-- THE PROBLEM --
What is the count of lines in the listing below that hold the string "main"? Reply with that number alone.

-- DATA SHOWN --
......

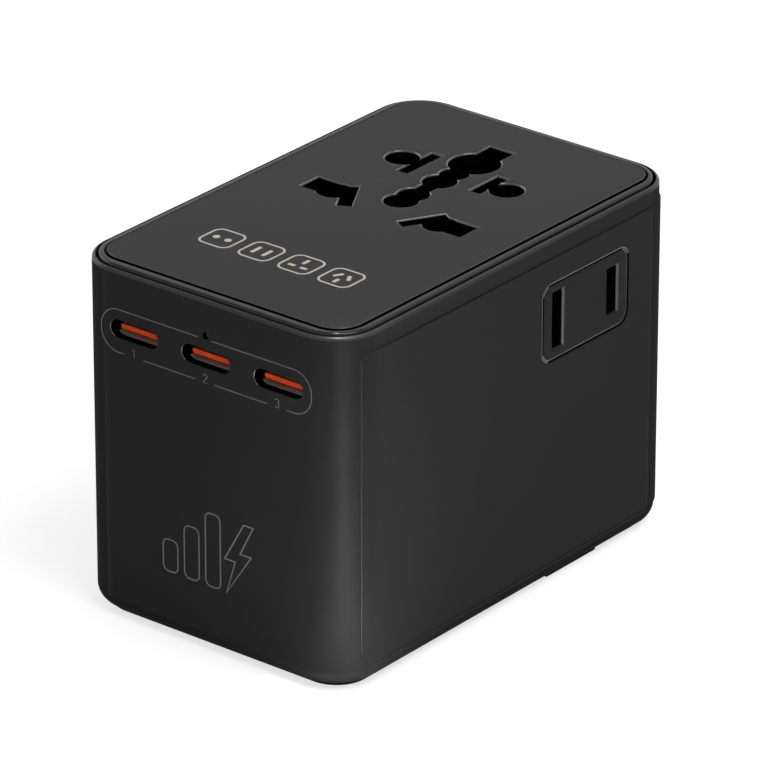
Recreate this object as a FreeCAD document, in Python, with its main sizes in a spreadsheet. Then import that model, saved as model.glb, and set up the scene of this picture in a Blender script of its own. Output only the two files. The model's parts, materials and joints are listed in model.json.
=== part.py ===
import FreeCAD, Part
import Sketcher
import os
import re

os.makedirs("parts", exist_ok=True)
doc = FreeCAD.newDocument("MultiSocketAdapter")
sheet = doc.addObject("Spreadsheet::Sheet", "Sizes")
sizes = {
    # Outer body
    "bodyWidth": 49.5,  # across the two sides of the side wrap
    "bodyDepth": 76.6,  # front face to the back of the side wrap
    "overallHeight": 54.7,  # resting face to the top of the face plate
    "baseProud": 0.3,  # base cover below the shell
    "plateProud": 0.5,  # face plate above the shell rim
    "cornerRound": 7.4,  # upright corners
    "wall": 2.0,  # shell wall
    "topEdgeRound": 0.6,  # rim edge
    "bottomEdgeRound": 2.8,  # lower edge
    "floorThick": 3.0,  # shell floor ledge
    "floorInset": 3.9,  # shell face to the floor opening
    "rimWidth": 0.5,  # shell rim around the top ring
    "ringSeam": 0.12,  # groove between the shell rim and the top ring
    "ledgeDrop": 3.2,  # overall top down to the ledge that carries the top ring
    "fit": 0.25,  # gap between fixed pieces that slip together
    "seam": 0.05,  # gap beside a fixed piece that shows
    "running": 0.3,  # gap beside a piece that slides
    "pivotFit": 0.05,  # radial gap of a turning pivot or a guide post

    # Side wrap
    "wrapProud": 0.2,  # wrap above the shell face
    "wrapThick": 1.0,  # wrap sheet
    "wrapStart": 4.3,  # front face to the wrap's front edges
    "wrapBottom": 3.5,  # lower edge level
    "wrapTopDrop": 3.4,  # overall top down to the upper edge
    "wrapLowRound": 2.8,  # lower front corners
    "wrapHighRound": 1.2,  # upper front corners

    # Face plate and top ring
    "plateInsetSide": 2.5,  # side face to the face plate
    "plateInsetEnd": 2.55,  # front or back face to the face plate
    "plateThick": 2.2,  # face plate
    "plateRound": 4.2,  # face plate corners
    "ringLip": 0.2,  # face plate above the ring
    "ringEdgeRound": 0.5,  # rolled outer edge of the ring
    "shelfWidth": 1.7,  # ring shelf below the plate

    # Universal socket
    "ukRow": 2.05,  # centre of the line and neutral slots
    "ukSlotWide": 6.55,  # slot
    "ukSlotTall": 4.2,  # slot
    "ukSlotX": 11.17,  # slot centre from the axis
    "bulgeX": 9.6,  # round widening of the slot
    "bulgeRadius": 2.6,  # round widening of the slot
    "slantX": 6.9,  # slanted slot centre
    "slantLong": 7.2,  # slanted slot
    "slantWide": 2.05,  # slanted slot
    "slantAngle": 30.0,  # slanted slot from upright
    "bulgeShift": 0.3,  # slot centre down to the widening
    "slantShift": 0.64,  # slot centre down to the slanted slot
    "slantSpare": 0.9,  # slanted slot to the shutter edge
    "euRow": 17.05,  # centre of the round holes
    "euX": 9.5,  # round hole centre, half of nineteen millimetres
    "euRadius": 2.5,  # round hole
    "barX": 6.3,  # flat slot centre
    "barWide": 1.8,  # flat slot
    "barLongLeft": 8.1,  # flat slot, wider pole
    "barLongRight": 6.6,  # flat slot, narrow pole
    "earthReach": 22.2,  # line row to the earth slot centre
    "earthWide": 4.3,  # earth slot
    "earthTall": 8.0,  # earth slot
    "earthBigRadius": 3.8,  # round widening of the earth slot
    "earthBigAt": 21.75,  # its centre
    "earthMidRadius": 2.15,  # round hole on the row of the round pins
    "earthThirdRadius": 2.5,  # third round hole
    "earthThirdAt": 13.65,  # its centre
    "earthNeckWide": 2.5,  # neck of the earth slot
    "earthFourthRadius": 2.35,  # fourth round hole
    "earthFourthAt": 7.65,  # its centre
    "earthFifthRadius": 2.5,  # fifth round hole
    "earthFifthAt": 4.85,  # its centre

    # Ports on the front face
    "portPitch": 13.0,  # between port centres
    "portDrop": 9.37,  # overall top down to the port centres
    "portWide": 8.8,  # port opening
    "portTall": 3.0,  # port opening
    "portSink": 1.3,  # front face to the metal shell
    "portShellLong": 7.4,  # metal shell
    "portShellWide": 8.94,  # metal shell
    "portShellTall": 3.26,  # metal shell
    "portSheet": 0.3,  # metal shell
    "tongueWide": 6.7,  # port tongue
    "tongueThick": 0.7,  # port tongue
    "tongueSink": 1.2,  # front face to the tongue
    "ledRise": 3.47,  # port centres up to the indicator hole
    "ledRadius": 0.55,  # indicator hole
    "lightPipeRadius": 0.5,  # indicator light pipe
    "lightPipeSink": 0.8,  # front face to the light pipe
    "lightPipeLong": 3.2,  # indicator light pipe
    "ledChipWide": 2.0,  # indicator light

    # Side outlet
    "outletY": 15.83,  # outlet centre
    "outletDrop": 13.2,  # overall top down to the outlet centre
    "outletLong": 19.7,  # insert
    "outletTall": 11.7,  # insert
    "outletRound": 1.8,  # insert corners
    "outletDeep": 3.2,  # insert
    "outletSeam": 0.06,  # groove around the insert
    "outletSink": 0.05,  # insert face below the wrap
    "outletPitch": 12.7,  # between the two slots
    "outletSlotWide": 2.3,  # slots
    "outletSlotFront": 8.1,  # wider pole
    "outletSlotRear": 6.6,  # narrow pole

    # Base cover
    "coverInset": 2.15,  # shell face to the base cover
    "coverThick": 1.5,  # base cover plate
    "coverTabLong": 11.6,  # finger tab at the right edge
    "coverTabReach": 0.4,  # finger tab at the right edge
    "bossInset": 5.65,  # shell face to the screw posts
    "bossRadius": 3.2,  # screw posts
    "bossTop": 11.0,  # screw posts
    "screwRadius": 1.0,  # screw shank
    "screwLong": 8.0,  # screw shank
    "screwHeadRadius": 1.8,  # screw head
    "screwHeadThick": 0.9,  # screw head
    "screwHeadSink": 0.2,  # screw head below the base
    "screwFit": 0.05,  # radial gap of the screws
    "driveWide": 0.4,  # cross recess of the screws
    "driveDeep": 0.5,  # cross recess of the screws

    # Plug sets
    "tipLevel": 0.5,  # drawn-in pin ends above the resting face
    "carriageThick": 5.0,  # plug carriages
    "carriageStop": 3.6,  # carriages above the resting face when out
    "terminalLong": 2.0,  # pin ends above the carriages
    "pinGap": 0.3,  # pins to the base cover openings
    "ukPinRow": 1.6,  # line and neutral pins
    "ukPinX": 11.1,  # line and neutral pins
    "ukPinWide": 6.35,  # line and neutral pins
    "ukPinThick": 4.0,  # line and neutral pins
    "ukPinOut": 17.7,  # line and neutral pins below the base when out
    "ukEarthOut": 22.7,  # earth pin below the base when out
    "ukEarthLong": 8.0,  # earth pin across
    "feedGap": 0.6,  # carriage arm to the live feed strip
    "ukArmWide": 4.0,  # carriage arm
    "ukMargin": 1.0,  # carriage around the pins
    "ukPinRound": 0.5,  # upright edges of the square pins
    "euPinRow": -5.3,  # round pins
    "euPinX": 9.5,  # round pins
    "euPinRadius": 2.0,  # round pins
    "euPostInset": 2.2,  # carriage end to its guide post
    "euPinOut": 19.0,  # round pins below the base when out
    "euCarriageDeep": 6.2,  # carriage
    "euCarriageHalf": 16.4,  # carriage, half length
    "usBladeRow": 11.7,  # flat blades
    "usBladeX": 6.35,  # flat blades
    "usBladeWide": 6.3,  # flat blades
    "usBladeThick": 1.5,  # flat blades
    "usBladeOut": 17.0,  # flat blades below the base when out
    "usPivotRadius": 3.4,  # blade pivot
    "usPivotHead": 4.0,  # blade pivot head
    "usCarriageDeep": 9.0,  # carriage
    "usCarriageHalf": 14.8,  # carriage, half length
    "usPostInset": 2.0,  # carriage end to its guide post

    # Slider knobs
    "knobWide": 8.0,  # finger face
    "knobTall": 10.0,  # finger face
    "knobThick": 0.9,  # finger face
    "knobLevel": 40.0,  # finger face centre when drawn in
    "gripPitch": 1.8,  # grip grooves
    "gripWide": 0.8,  # grip grooves
    "gripDeep": 0.45,  # grip grooves
    "gripMargin": 0.6,  # pad edge to the grooves
    "knobRound": 0.8,  # pad corners
    "neckWide": 2.0,  # neck through the wall
    "neckTall": 6.0,  # neck through the wall
    "tabThick": 2.0,  # upright tab inside the wall
    "tabWide": 5.0,  # upright tab inside the wall

    # Chassis, contact carrier, contacts and shutter
    "deckClear": 0.2,  # drawn-in terminals to the chassis deck
    "deckThick": 1.6,  # chassis deck
    "deckInsertGap": 0.1,  # chassis deck to the side outlet insert
    "deckTabGap": 1.05,  # chassis deck to the carriage tabs
    "deckFront": -9.0,  # chassis deck
    "postRadius": 1.2,  # guide posts
    "postRoot": 0.5,  # guide posts into the chassis deck
    "coreHalf": 17.0,  # contact carrier
    "coreFront": -4.0,  # contact carrier
    "coreClear": 0.25,  # contact carrier to the shutter
    "coreFloor": 1.0,  # contact carrier
    "coreWall": 1.0,  # contact carrier
    "wellInner": 4.3,  # side wells from the axis
    "wellBack": 25.0,  # side wells
    "earthWellHalf": 3.3,  # earth well
    "earthWellShift": 4.0,  # side wells to the earth well
    "earthLeafLong": 7.0,  # earth leaves
    "earthSpare": 2.25,  # earth leaves to the end of their well
    "leafThick": 0.6,  # contact leaves
    "leafDrop": 2.5,  # carrier top down to the leaf ends
    "leafSpare": 0.1,  # contact leaves beside the socket openings
    "stripThick": 0.8,  # contact strips
    "stripWide": 3.6,  # contact strips
    "stripGap": 1.0,  # contact strips to the ends of their wells
    "liveFeedLong": 20.0,  # live feed strip
    "neutralFeedLong": 5.2,  # neutral feed strip
    "shutterThick": 1.1,  # socket shutter
    "shutterTravel": 8.0,  # socket shutter
    "shutterHalf": 15.4,  # socket shutter
    "shutterClear": 0.15,  # shutter below the face plate
    "shutterInner": 4.2,  # shutter wings from the axis
    "shutterRail": 1.0,  # shutter side rails
    "shutterSpare": 0.1,  # shutter past the round and flat openings
    "shutterLineSpare": 0.5,  # shutter past the slanted slots
    "bridgeWide": 2.4,  # shutter bridge
    "springRadius": 0.9,  # shutter spring
    "springLong": 12.0,  # shutter spring
    "springStop": 1.2,  # spring stop under the face plate

    # Charger electronics
    "boardThick": 1.6,  # main board
    "boardBack": -9.6,  # main board
    "boardDrop": 5.7,  # overall top down to the main board
    "boardSideGap": 2.15,  # shell wall to the main board
    "usbBoardThick": 1.2,  # port board
    "usbBoardSideGap": 3.95,  # shell wall to the port board
    "sheetThick": 0.4,  # insulating sheet
    "spreaderThick": 0.8,  # heat spreader
    "spreaderSideGap": 0.35,  # corner round to the heat spreader
    "spreaderBottom": 12.5,  # heat spreader
    "spreaderClear": 2.0,  # heat spreader to the port board
    "coreLong": 20.0,  # transformer core
    "coreTall": 18.0,  # transformer core
    "coreDeep": 12.0,  # transformer core
    "coreLeg": 3.0,  # transformer core
    "coreGap": 1.5,  # main board to the transformer core
    "transformerBottom": 12.0,  # transformer core
    "windingDeep": 15.0,  # transformer winding
    "bulkRadius": 4.5,  # bulk capacitors
    "bulkLong": 20.0,  # bulk capacitors
    "bulkLevel": 16.2,  # lowest bulk capacitor
    "bulkPitch": 9.5,  # between bulk capacitors
    "outputRadius": 3.15,  # output capacitors
    "outputLong": 9.0,  # output capacitors
    "outputLevel": 25.5,  # lowest output capacitor
    "outputPitch": 6.7,  # between output capacitors
    "chokeRadius": 4.8,  # choke
    "chokeHole": 2.2,  # choke
    "chokeThick": 7.0,  # choke
    "chokeLevel": 15.5,  # choke
    "chipWide": 8.0,  # power chip
    "chipThick": 1.0,  # power chip

    # Fuse drawer
    "drawerY": -22.0,  # fuse drawer
    "drawerLong": 26.0,  # fuse drawer
    "drawerWide": 8.0,  # fuse drawer
    "drawerTall": 8.3,  # fuse drawer
    "drawerWall": 1.2,  # fuse drawer
    "sleeveWall": 1.0,  # sleeve around the drawer
    "sleeveTop": 7.5,  # sleeve around the drawer
    "fuseRadius": 2.6,  # fuse
    "fuseLong": 20.0,  # fuse
    "fuseLevel": 5.4,  # fuse
    "fuseSpare": 0.1,  # fuse to its bed
    "fuseClipWide": 4.0,  # fuse clips
    "fuseClipX": 7.5,  # fuse clips
    "fuseClipReach": 2.0,  # fuse clips past the fuse centre
    "notchRadius": 1.4,  # finger notch of the drawer
    "notchInset": 0.6,  # drawer end to the finger notch
}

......

-- SOLUTION FOR THIS TASK --
6